→ Dataset rows

--- begin ---

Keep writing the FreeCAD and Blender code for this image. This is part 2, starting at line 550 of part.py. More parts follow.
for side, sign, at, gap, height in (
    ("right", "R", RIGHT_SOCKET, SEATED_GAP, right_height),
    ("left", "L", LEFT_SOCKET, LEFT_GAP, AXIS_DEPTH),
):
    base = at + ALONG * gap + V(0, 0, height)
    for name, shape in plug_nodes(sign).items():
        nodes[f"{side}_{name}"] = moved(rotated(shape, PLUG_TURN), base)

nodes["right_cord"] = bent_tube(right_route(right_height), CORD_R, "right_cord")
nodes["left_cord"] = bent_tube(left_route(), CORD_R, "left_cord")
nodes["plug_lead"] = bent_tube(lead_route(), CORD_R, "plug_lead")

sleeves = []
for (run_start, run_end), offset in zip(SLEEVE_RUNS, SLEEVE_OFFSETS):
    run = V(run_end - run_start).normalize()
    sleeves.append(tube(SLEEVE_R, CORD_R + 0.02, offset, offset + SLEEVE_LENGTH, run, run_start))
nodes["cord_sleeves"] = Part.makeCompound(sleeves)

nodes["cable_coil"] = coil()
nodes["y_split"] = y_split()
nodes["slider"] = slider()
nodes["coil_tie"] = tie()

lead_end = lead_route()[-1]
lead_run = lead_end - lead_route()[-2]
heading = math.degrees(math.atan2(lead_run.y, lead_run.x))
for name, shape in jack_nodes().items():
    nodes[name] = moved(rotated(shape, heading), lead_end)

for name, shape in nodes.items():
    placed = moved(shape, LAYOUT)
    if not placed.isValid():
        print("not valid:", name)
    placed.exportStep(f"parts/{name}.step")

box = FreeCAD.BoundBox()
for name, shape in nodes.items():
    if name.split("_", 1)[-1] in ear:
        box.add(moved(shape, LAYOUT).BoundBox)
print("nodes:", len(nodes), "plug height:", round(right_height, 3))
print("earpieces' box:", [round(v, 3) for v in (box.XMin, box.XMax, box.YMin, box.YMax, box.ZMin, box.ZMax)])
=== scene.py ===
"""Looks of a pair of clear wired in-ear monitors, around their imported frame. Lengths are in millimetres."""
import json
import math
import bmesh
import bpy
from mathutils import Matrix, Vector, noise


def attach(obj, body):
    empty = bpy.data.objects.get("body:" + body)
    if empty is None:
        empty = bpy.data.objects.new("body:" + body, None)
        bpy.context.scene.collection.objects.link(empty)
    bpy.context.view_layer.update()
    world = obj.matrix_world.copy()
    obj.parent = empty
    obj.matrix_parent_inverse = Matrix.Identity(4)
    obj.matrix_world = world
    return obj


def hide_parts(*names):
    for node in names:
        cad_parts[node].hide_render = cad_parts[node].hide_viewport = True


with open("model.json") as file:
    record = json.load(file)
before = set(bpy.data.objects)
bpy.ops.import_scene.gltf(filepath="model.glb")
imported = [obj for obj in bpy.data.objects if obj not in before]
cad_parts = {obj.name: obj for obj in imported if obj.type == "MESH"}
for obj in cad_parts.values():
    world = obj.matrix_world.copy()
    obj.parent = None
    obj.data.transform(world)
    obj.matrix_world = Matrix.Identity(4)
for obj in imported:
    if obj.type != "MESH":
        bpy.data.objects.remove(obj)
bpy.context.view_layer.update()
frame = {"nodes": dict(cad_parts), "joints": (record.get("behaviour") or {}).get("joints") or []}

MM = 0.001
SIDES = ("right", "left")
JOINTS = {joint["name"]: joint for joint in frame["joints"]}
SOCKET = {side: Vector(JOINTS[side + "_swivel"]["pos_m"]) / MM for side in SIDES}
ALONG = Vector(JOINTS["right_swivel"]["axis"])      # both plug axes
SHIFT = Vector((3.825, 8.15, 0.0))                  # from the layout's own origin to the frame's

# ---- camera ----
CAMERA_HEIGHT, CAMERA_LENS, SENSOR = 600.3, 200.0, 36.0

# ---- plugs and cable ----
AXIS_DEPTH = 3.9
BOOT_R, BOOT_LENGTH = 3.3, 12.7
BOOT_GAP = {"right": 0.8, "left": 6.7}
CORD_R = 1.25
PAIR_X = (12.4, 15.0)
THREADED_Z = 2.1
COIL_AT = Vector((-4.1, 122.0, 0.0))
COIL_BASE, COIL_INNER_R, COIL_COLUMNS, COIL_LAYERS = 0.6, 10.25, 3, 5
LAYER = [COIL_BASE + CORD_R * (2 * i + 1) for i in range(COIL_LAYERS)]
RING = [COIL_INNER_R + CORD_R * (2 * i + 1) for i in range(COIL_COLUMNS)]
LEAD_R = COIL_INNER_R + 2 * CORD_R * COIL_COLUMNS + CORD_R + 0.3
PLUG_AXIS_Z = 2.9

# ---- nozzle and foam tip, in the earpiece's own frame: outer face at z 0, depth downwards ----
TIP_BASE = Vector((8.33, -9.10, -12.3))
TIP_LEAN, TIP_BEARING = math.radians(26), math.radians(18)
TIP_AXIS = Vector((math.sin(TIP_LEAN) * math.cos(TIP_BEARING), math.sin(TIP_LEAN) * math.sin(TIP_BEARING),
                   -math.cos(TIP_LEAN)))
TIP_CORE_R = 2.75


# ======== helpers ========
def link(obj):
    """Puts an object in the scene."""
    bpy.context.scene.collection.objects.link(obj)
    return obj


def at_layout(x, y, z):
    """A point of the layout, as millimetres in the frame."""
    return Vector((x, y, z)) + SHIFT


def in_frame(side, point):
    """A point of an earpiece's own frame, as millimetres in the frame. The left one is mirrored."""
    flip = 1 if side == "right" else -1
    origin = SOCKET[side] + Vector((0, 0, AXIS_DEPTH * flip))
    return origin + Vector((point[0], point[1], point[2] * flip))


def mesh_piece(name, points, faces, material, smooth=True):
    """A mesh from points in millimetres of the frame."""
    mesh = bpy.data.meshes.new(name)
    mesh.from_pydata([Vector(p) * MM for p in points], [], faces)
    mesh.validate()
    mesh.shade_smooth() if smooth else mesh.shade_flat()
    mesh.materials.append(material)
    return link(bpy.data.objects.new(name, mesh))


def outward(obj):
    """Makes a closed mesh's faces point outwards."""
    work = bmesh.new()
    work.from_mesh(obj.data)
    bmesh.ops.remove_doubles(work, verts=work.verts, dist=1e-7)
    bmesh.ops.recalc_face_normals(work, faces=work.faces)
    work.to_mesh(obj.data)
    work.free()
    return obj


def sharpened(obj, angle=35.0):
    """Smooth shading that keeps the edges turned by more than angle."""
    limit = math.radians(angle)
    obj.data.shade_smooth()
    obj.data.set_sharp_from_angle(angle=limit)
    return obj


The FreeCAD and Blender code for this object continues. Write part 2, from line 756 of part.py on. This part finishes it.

--- end ---

→ Written request
In the listing above, reproduce the first line and each one after it through the line that contains "if empty is".

→ Response
Keep writing the FreeCAD and Blender code for this image. This is part 2, starting at line 550 of part.py. More parts follow.
for side, sign, at, gap, height in (
    ("right", "R", RIGHT_SOCKET, SEATED_GAP, right_height),
    ("left", "L", LEFT_SOCKET, LEFT_GAP, AXIS_DEPTH),
):
    base = at + ALONG * gap + V(0, 0, height)
    for name, shape in plug_nodes(sign).items():
        nodes[f"{side}_{name}"] = moved(rotated(shape, PLUG_TURN), base)

nodes["right_cord"] = bent_tube(right_route(right_height), CORD_R, "right_cord")
nodes["left_cord"] = bent_tube(left_route(), CORD_R, "left_cord")
nodes["plug_lead"] = bent_tube(lead_route(), CORD_R, "plug_lead")

sleeves = []
for (run_start, run_end), offset in zip(SLEEVE_RUNS, SLEEVE_OFFSETS):
    run = V(run_end - run_start).normalize()
    sleeves.append(tube(SLEEVE_R, CORD_R + 0.02, offset, offset + SLEEVE_LENGTH, run, run_start))
nodes["cord_sleeves"] = Part.makeCompound(sleeves)

nodes["cable_coil"] = coil()
nodes["y_split"] = y_split()
nodes["slider"] = slider()
nodes["coil_tie"] = tie()

lead_end = lead_route()[-1]
lead_run = lead_end - lead_route()[-2]
heading = math.degrees(math.atan2(lead_run.y, lead_run.x))
for name, shape in jack_nodes().items():
    nodes[name] = moved(rotated(shape, heading), lead_end)

for name, shape in nodes.items():
    placed = moved(shape, LAYOUT)
    if not placed.isValid():
        print("not valid:", name)
    placed.exportStep(f"parts/{name}.step")

box = FreeCAD.BoundBox()
for name, shape in nodes.items():
    if name.split("_", 1)[-1] in ear:
        box.add(moved(shape, LAYOUT).BoundBox)
print("nodes:", len(nodes), "plug height:", round(right_height, 3))
print("earpieces' box:", [round(v, 3) for v in (box.XMin, box.XMax, box.YMin, box.YMax, box.ZMin, box.ZMax)])
=== scene.py ===
"""Looks of a pair of clear wired in-ear monitors, around their imported frame. Lengths are in millimetres."""
import json
import math
import bmesh
import bpy
from mathutils import Matrix, Vector, noise


def attach(obj, body):
    empty = bpy.data.objects.get("body:" + body)
    if empty is None:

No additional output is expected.